What this meant was that no one was there to challenge the strategy and the decisions that the CEO of HBOS was taking. Not dissimilar to the situation that was described in the recent report on what went wrong with the corporate governance at RBSG under the leadership of Fred Goodwin.

It is undoubtedly for this reason that the FSA is asking for a change at the Co-operative if they wish to push ahead with the acquisition of the Verde branches from Lloyds Banking Group. The FSA are insisting that the board of the Co-op must have much more experience of Financial Services and be able to challenge the executive leadership of Co-operative Financial Services. This could be such a significant challenge for the Co-op to make them question whether they will continue to pursue the deal. Finding people who the FSA will approve to run or sit on the board of a bank is increasingly difficult. It took Tesco over two and half years to get approval to set up their bank. The FSA has an increasingly large backlog of people to be approved to work in senior roles for banks and it now takes months to get approvals for an individual, even if that individual has already been approved for a similar role at the bank or a rival bank. Such a delay in being able to pushed forward with Verde could make the deal so unattractive to the Co-op that they walk away from it. However given what went on at HBOS and RBSG it is not difficult to understand why the FSA is pushing for this.

The culture of banks where the CEO's and other executives' words are final and unchallengeable is not something new and has always been dangerous.

A recent example of this is the fine raised on RBSG for complaints. The fine was not for the poor service that RBSG was giving its customers but for the fact that the complaints received were modifed by staff before being submitted to the Banking Ombudsman. The reason given being that the staff were afraid of the consequences for their careers of the complaints being upheld. What does this say about the culture at RBSG today, many years after Fred Goodwin left?
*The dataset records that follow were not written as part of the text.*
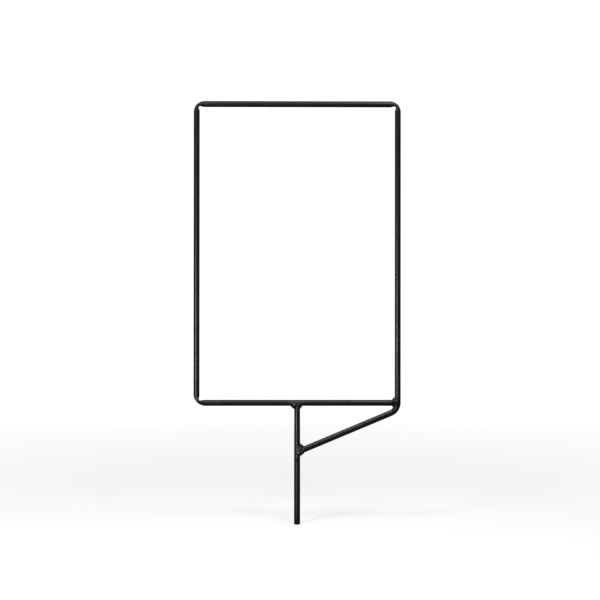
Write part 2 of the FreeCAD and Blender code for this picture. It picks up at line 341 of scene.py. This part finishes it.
class Weld:
    """A ring of weld round a round branch that leaves a round main.

    The branch's axis leaves `start` in `direction`. An angle of 0 is on the branch's first
    side, and each pair of legs is for that side and the other one.
    """
    PITCH = 0.0022             # from one ripple to the next
    RIPPLE = 0.00034           # from a ripple's crest to its foot
    BOW = 0.35                 # how far a ripple runs ahead in the middle, in ripples
    GIRTH = 1.25               # the ring's radius as a share of the branch's
    UNEVEN = 0.0004            # slow rise and fall of the face
    UNEVEN_TOES = 0.00064      # the same in the length of the legs
    UNEVEN_PITCH = 0.0008      # and in where the ripples come
    UNEVEN_SCALE = 2.2         # slow lumps to each radian round the ring
    LANE_SPACING = 7.3         # keeps one slow noise apart from the next
    GRAIN = 0.00016            # height of the fine lumps
    GRAIN_SCALE = 700          # fine lumps to the metre
    FACE_CROWN = 0.0001        # where the two surfaces meet at a right angle
    OVERLAY_CROWN = 0.0013     # where they are flush
    TOE_DEPTH = 0.00012        # how far the toes lie under the surfaces
    ROOT_DEPTH = 0.0009        # and the root under the corner
    STEPS_ROUND = 288
    STEPS_ACROSS = 22

    def __init__(self, on_axis, main_radius, start, direction, branch_radius, seed):
        self.on_axis = on_axis
        self.main_radius = main_radius
        self.start = start
        self.direction = direction
        self.branch_radius = branch_radius
        self.seed = seed

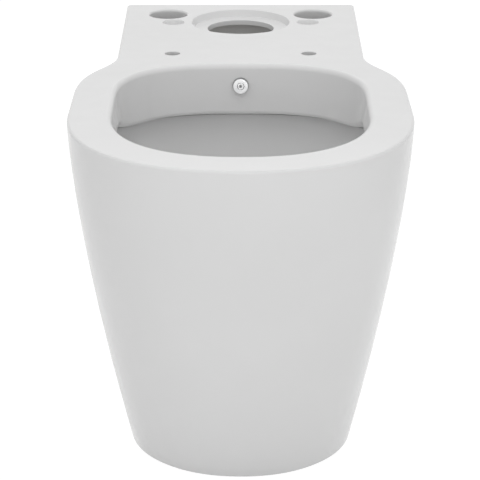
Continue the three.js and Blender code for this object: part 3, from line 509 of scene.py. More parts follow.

A further example that illustrates why the culture needs to change is that of the misselling of PPI (Payment Protection Insurance). It was known throughout the banking industry that both personal loans and mortgages were being sold at prices below cost and subsidised by the excessively high margins on PPI policies, which were very hard to claim on. Yet because it was so profitable no one spoke out and the number of PPI policies that were sold grew exponentially. Why did no one speak out? Surely the hierarchical, command and control culture of the banks has to be key to this along with the pursuit of short term profits at the cost of the customer.

The £8.75m fine imposed on Coutts, owned by RBSG, for not putting in adequate measures to ensure that the money-laundering wasn't taking place or that they were doing business with PEPS (Politically Exposed Persons). One of the reasons cited by the FSA for this behaviour was that staff were incentivised to add additional customers and balances with no measure about the quality of the balances or the customers, is yet more evidence for the need for a fundamental shift in the culture enforced by alignment of incentives with the values that the banks should be upholding.

Without a fundamental change to the culture of banks, where both independent, experienced voices are listended to and encouraged to challenge the exexcutive of banks and with CEOs and senior executives who encourage their staff to challenge their thinking without fear of reprisals then another HBOS, PPI misselling or the latest misselling of derivatives to SMEs is inevitable.